Only the lines from the line with "Model this object" through the line with "its own solid." should be copied, exactly as they appear, with both ends kept.
+++ Material for this task
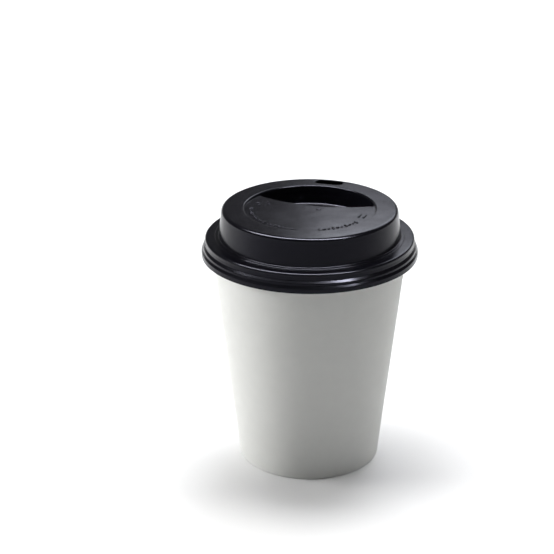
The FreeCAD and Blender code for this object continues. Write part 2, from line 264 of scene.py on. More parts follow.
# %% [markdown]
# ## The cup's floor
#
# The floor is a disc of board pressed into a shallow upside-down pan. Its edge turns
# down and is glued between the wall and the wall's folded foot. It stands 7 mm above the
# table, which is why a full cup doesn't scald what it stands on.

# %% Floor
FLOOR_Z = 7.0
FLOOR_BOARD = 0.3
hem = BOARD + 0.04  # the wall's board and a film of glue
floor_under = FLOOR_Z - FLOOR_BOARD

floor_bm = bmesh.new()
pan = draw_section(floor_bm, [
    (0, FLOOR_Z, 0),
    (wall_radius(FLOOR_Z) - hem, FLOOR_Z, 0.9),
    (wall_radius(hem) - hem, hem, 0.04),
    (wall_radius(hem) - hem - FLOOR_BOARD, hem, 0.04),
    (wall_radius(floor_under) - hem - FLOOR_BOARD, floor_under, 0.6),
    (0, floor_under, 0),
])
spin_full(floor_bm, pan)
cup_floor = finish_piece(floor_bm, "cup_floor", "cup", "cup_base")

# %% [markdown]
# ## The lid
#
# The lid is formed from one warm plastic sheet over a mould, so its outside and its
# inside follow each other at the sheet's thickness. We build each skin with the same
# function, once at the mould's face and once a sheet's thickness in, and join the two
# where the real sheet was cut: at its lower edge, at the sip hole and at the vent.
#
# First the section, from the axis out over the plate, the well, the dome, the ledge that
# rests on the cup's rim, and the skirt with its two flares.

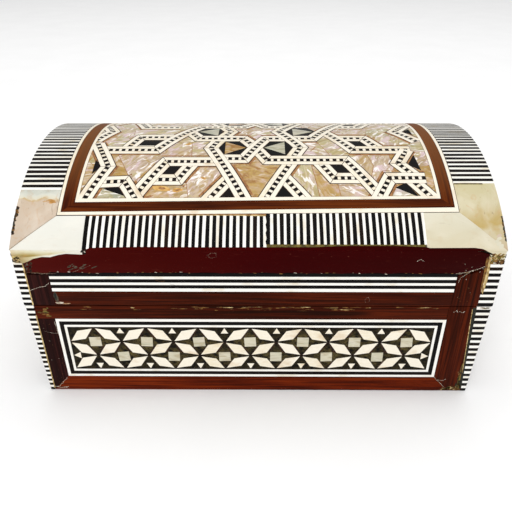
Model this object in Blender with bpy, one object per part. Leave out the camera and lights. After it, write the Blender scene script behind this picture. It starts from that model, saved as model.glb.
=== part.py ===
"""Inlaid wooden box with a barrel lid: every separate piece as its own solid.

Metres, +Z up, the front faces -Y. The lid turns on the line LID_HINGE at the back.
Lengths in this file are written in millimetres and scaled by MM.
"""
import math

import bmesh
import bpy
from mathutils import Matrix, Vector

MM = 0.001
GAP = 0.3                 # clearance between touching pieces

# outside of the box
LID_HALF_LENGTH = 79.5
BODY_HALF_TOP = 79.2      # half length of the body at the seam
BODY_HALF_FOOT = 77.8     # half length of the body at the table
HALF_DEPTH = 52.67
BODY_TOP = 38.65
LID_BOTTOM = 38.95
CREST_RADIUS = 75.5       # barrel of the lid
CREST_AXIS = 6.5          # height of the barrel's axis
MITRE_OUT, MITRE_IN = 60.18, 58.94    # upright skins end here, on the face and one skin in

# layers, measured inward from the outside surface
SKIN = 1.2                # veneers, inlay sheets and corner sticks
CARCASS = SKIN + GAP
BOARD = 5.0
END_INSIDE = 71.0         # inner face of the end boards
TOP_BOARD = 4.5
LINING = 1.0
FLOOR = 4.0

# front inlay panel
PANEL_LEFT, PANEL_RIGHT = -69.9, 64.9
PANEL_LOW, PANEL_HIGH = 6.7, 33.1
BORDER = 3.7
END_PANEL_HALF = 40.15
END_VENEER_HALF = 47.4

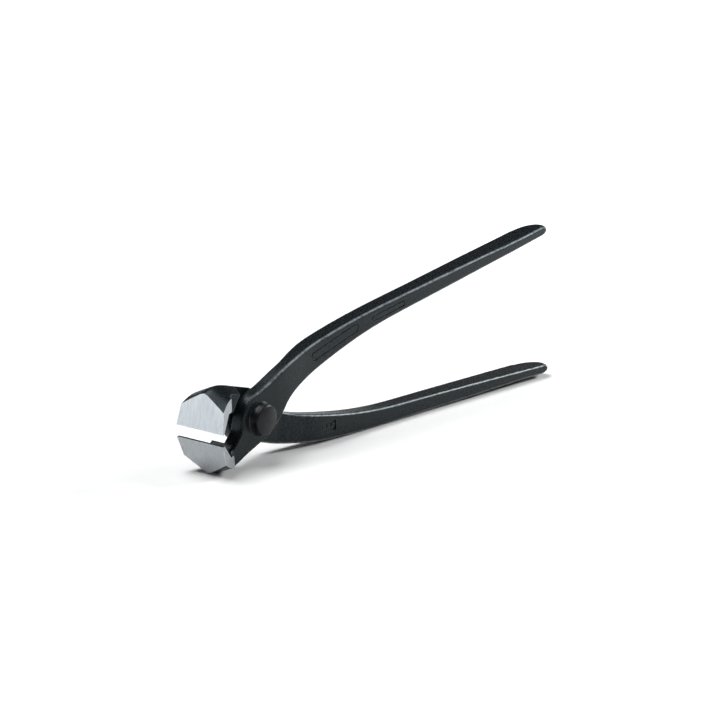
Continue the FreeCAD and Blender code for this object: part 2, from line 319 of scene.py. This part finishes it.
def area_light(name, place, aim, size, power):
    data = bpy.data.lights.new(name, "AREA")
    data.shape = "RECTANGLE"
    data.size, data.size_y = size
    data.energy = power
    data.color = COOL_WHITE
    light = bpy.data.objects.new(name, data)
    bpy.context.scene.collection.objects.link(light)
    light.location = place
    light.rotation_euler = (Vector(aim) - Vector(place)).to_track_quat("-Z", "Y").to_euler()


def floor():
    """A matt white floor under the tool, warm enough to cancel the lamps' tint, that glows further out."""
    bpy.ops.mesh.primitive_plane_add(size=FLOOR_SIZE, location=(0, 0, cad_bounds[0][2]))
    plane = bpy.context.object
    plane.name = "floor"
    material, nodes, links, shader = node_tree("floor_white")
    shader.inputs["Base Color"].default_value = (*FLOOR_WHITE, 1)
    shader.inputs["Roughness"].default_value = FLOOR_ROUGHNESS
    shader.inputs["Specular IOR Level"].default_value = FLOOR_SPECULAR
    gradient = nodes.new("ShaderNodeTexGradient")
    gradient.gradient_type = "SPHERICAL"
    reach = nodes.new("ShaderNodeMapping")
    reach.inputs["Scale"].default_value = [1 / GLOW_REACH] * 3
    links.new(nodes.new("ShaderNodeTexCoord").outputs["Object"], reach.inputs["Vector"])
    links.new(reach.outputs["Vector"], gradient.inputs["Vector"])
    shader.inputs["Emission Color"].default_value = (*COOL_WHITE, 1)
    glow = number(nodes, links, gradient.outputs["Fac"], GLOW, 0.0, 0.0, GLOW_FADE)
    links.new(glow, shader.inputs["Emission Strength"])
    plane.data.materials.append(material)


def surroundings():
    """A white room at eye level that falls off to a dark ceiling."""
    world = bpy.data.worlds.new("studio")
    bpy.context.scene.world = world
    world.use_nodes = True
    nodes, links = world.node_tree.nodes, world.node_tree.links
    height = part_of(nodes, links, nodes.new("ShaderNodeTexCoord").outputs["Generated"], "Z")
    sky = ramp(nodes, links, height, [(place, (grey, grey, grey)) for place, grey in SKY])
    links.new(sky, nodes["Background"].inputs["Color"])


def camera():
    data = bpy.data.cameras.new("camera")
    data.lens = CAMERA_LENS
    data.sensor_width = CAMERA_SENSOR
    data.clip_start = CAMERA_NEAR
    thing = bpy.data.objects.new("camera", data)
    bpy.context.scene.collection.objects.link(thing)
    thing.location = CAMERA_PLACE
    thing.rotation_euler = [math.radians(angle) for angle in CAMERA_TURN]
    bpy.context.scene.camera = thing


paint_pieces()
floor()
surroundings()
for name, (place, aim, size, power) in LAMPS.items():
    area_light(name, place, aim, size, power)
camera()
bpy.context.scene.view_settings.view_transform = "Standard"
++++++
**Response to this task**
Model this object in Blender with bpy, one object per part. Leave out the camera and lights. After it, write the Blender scene script behind this picture. It starts from that model, saved as model.glb.
=== part.py ===
"""Inlaid wooden box with a barrel lid: every separate piece as its own solid.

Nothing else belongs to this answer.